NIPOST, on the other hand, was the repository of stamp, the historical product from which the stamp duty was introduced into the country for the first time on April 1, 1939 by the British Colonial Government through the Ordinance 15 of 1939.
As early as 2016, Ogun had confirmed an attempt by the FIRS to wrestle stamp duty from the postal organisation, but added that government officials led by the Revenue Mobilisation, Allocation and Fiscal Commission were working to resolve the controversy.
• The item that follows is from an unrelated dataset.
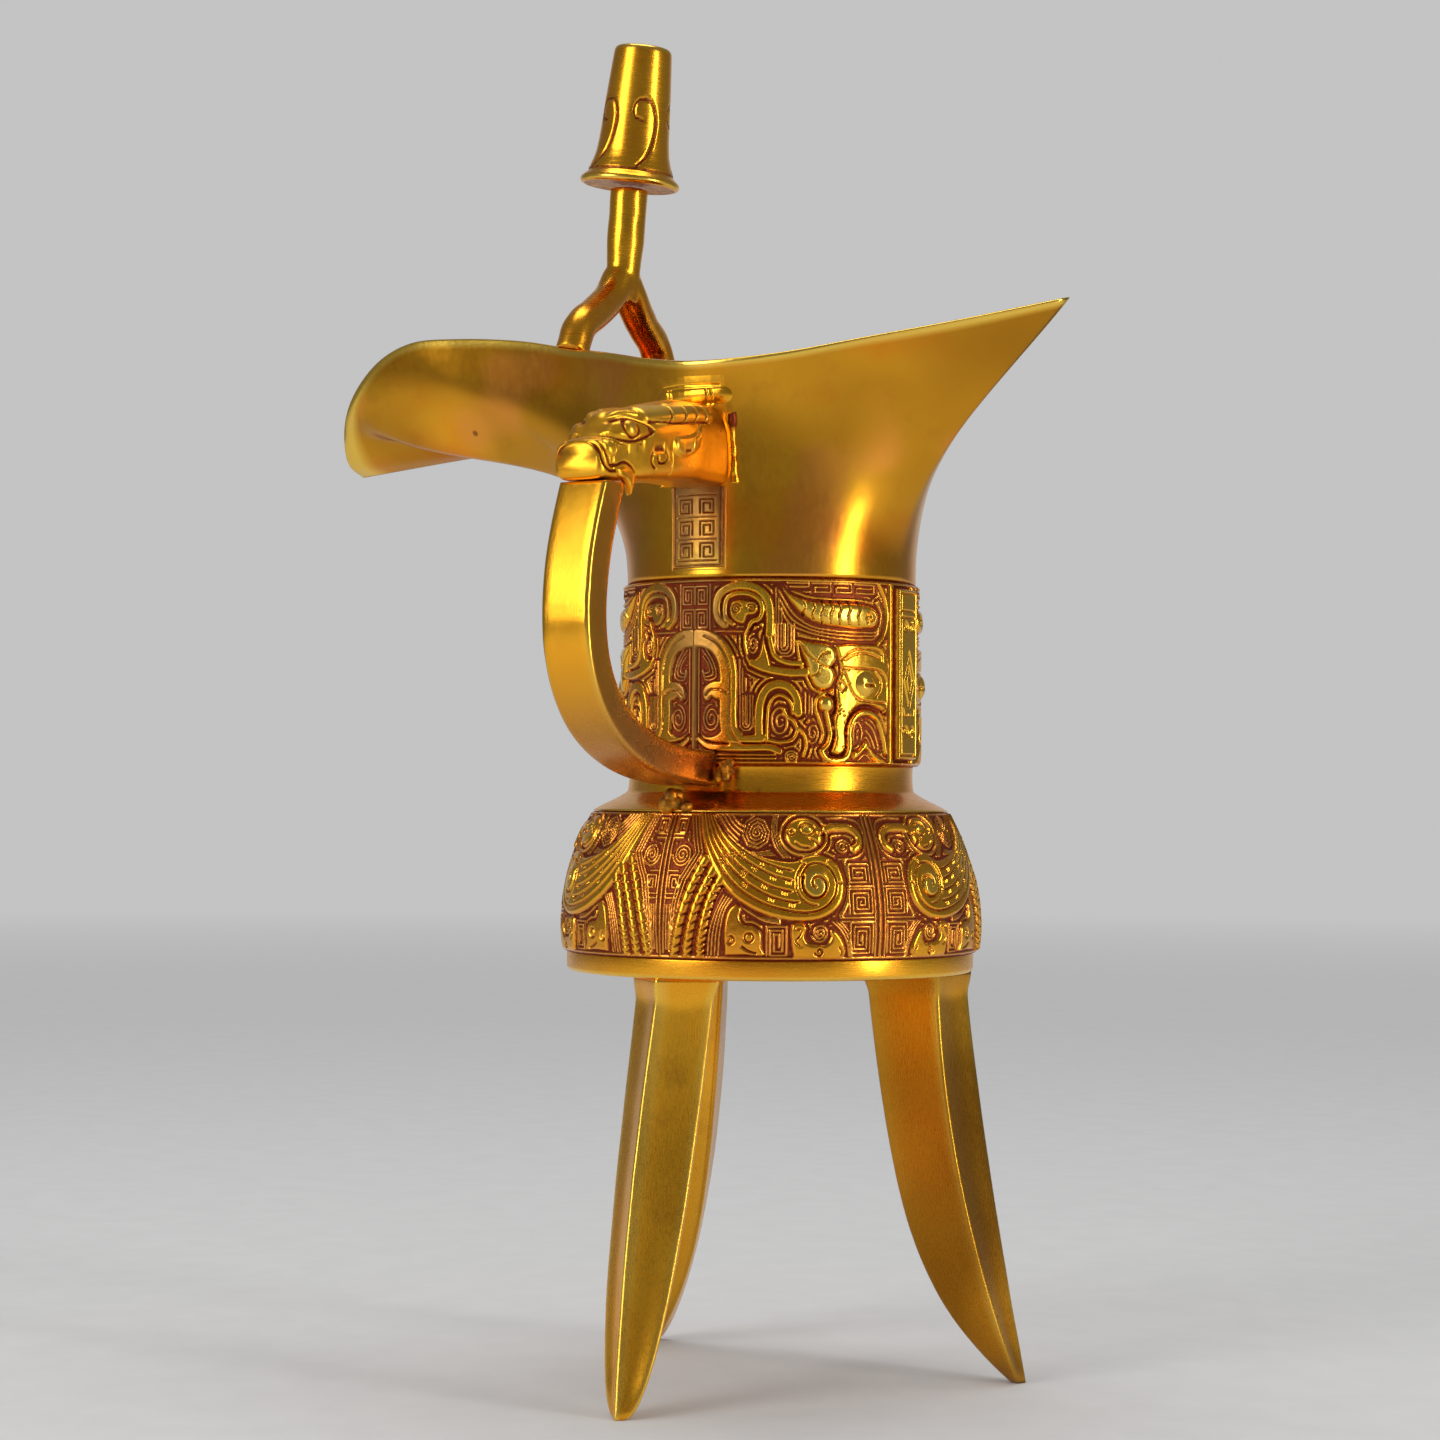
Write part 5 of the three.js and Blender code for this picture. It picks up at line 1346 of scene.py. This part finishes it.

He said, “It is clear that FIRS collects taxes and duties. There is no doubt about that.It is also not in doubt that we ,NIPOST, are the custodians of stamp. So we are sister government agencies. Instead of looking at the revenue as belonging to agencies, you should look at it as government revenue”.
Although the stamp duty was introduced into the country by the colonial government since 1939, the culture of affixing stamp on legal documents kept dying with time.
The Stamp Duty Act of 2004 was a major attempt at reviving it. The legislative document, however, could not do the magic.
NIPOST, therefore, continued to seek ways to revive the duty, especially as it faced the challenge of dwindling revenues due to the advent of new communication technologies.
It hired consultants, employed agents and held workshops all in a bid to revive the pervasive use of stamps through the campaign that the documents of transactions were not yet legal until they had postage stamps affixed to them as required by the Stamp Duty Act.
The consultants told the postal organisation that it could make as much as N2.5tn per annum if the Stamp Duty Act was properly implemented.
In a document developed from one of its consultants’ investigation, the postal organisation said stamp duty could turn its fortunes around.
It said, “It has become another major source of revenue for the federal government.
This position is reinforced by the outcome of an investigation carried out in conjunction with a consultant to NIPOST, which put a conservative estimate of N2.5tn as loss to the country as a result of the failure of financial institutions to adhere to the implementation of the Stamp Duty Act in the year 2014 and that was in the financial institutions alone.
“The implication of this is that the implementation of the Act has opened a new revenue drive, which is a relief to the federal government.
“It is gratifying and exciting to know that well over 20 private companies now partner with NIPOST as stamp duty agents and more applications are still inbound”.
The elixir for NIPOST seemed to have come when the Central Bank of Nigeria bought into the revenue potential of stamp duty.
It directed all Deposit Money Banks ,DMBs, in the country to deduct N50 stamp duty for electronic transfers with a value of at least N1,000 and transfer the same to a NIPOST Stamp Duty Account domiciled in the apex bank. However, the elixir was short-lived.
Ruling on a case filed by a bank, Justice Ibrahim Saulawa and four other justices of the Court of Appeal, Lagos Judicial Division, held that the Stamp Duty Act 2004 did not impose a duty on DMBs to deduct N50 on bank deposits.
Instead of obeying the ruling of the court, NIPOST and the Federal Government prepared a new stamp duty bill to fill the vacuum pointed out by the Court of Appeal.
The new bill proposed a number of changes, including capturing electronic transfers, raising the threshold of deposits on which stamp duty is to be paid as well as the exemption of children education accounts.
While the bill lasted in the National Assembly, the Ministry of Finance consolidated a number of executive bills that would affect the revenues of the government; thus, the finance bill.
It was in the process of law making that the FIRS wrestled the responsibility of collecting stamp duty on electronic money transfer from NIPOST and to erase any trace to stamping, the duty was now baptised Electronic Money Transfer Levy ,EMTL.